One commenter in the post cited wrote something like the paraphrased (for our citizen purposes).
"If someone I trusted has deliberately hurt me, this adds the layer of it being a betrayal - and the more trusted/intimate, the bigger that betrayal.  It's not that the lack of intent lessens the hurt, for me; it's that knowledge of intent makes it much, much worse, as it means my trust has been broken."
Using the press, blogs and public gatherings to demand someone in your circle of activists respond as you would have them is hurtful and politically stupid.  We can ill afford to alienate the very few who are awake and energized to what goes on at Encinitas City Hall.

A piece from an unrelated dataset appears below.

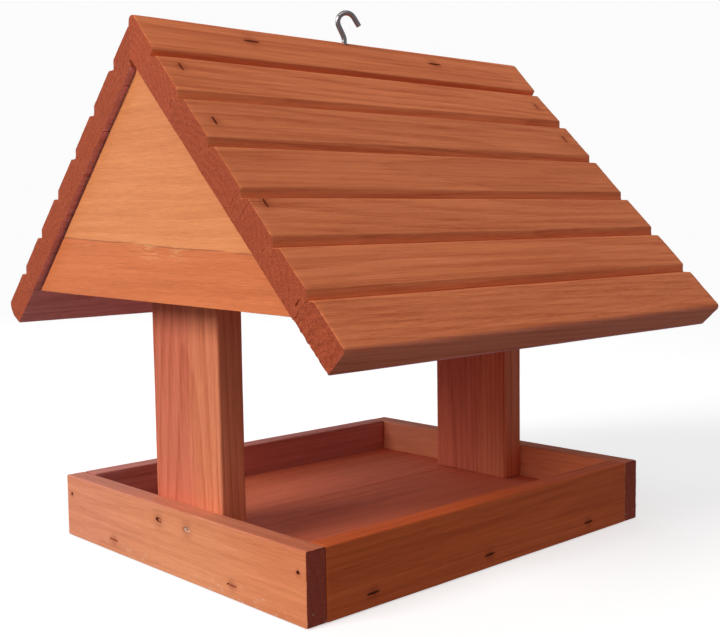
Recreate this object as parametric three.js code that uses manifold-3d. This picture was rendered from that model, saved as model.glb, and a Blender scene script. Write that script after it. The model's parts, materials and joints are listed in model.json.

Bonus Tip: Evil vs. Complex

McEwan acknowledges with this follow-up a realization that may be an aid:

"And, you know, the funny thing is that, in my experience, it's exceedingly easier to apologize in a meaningful way when you view yourself as a complicated person, with virtues and flaws, good instincts and bad habits, the capacity for kindness and a reservoir of internalized ugliness. 
When I acknowledge fucking up and apologize, I don't feel like I'm "giving away" something about myself, as if it's some mystery that I'm not perfect.  It used to feel that way before I fully embraced the idea of knowing and caring about myself in all my sometimes regrettable aspects. 
This dynamic -- evil vs. complex -- can be really harmful in interpersonal relationships, too.  I have found that accountability denying language is frequently invoked by members of my family who interpret "you hurt me" as "you're a bad person" and/or "you don't love me," which extends from their own inability to exist comfortably as a person with visible and acknowledged flaws.
That also tends to lead to a cycle of abuse, because if one resists seeing oneself as someone with flawed communication about which one needs to be vigilant, one makes the same mistakes over and over, then deflects with harmful language over and over. 
And after someone communicates enough times that you're responsible for the hurt they cause you, the only choice with which you're left to break that cycle is to disengage."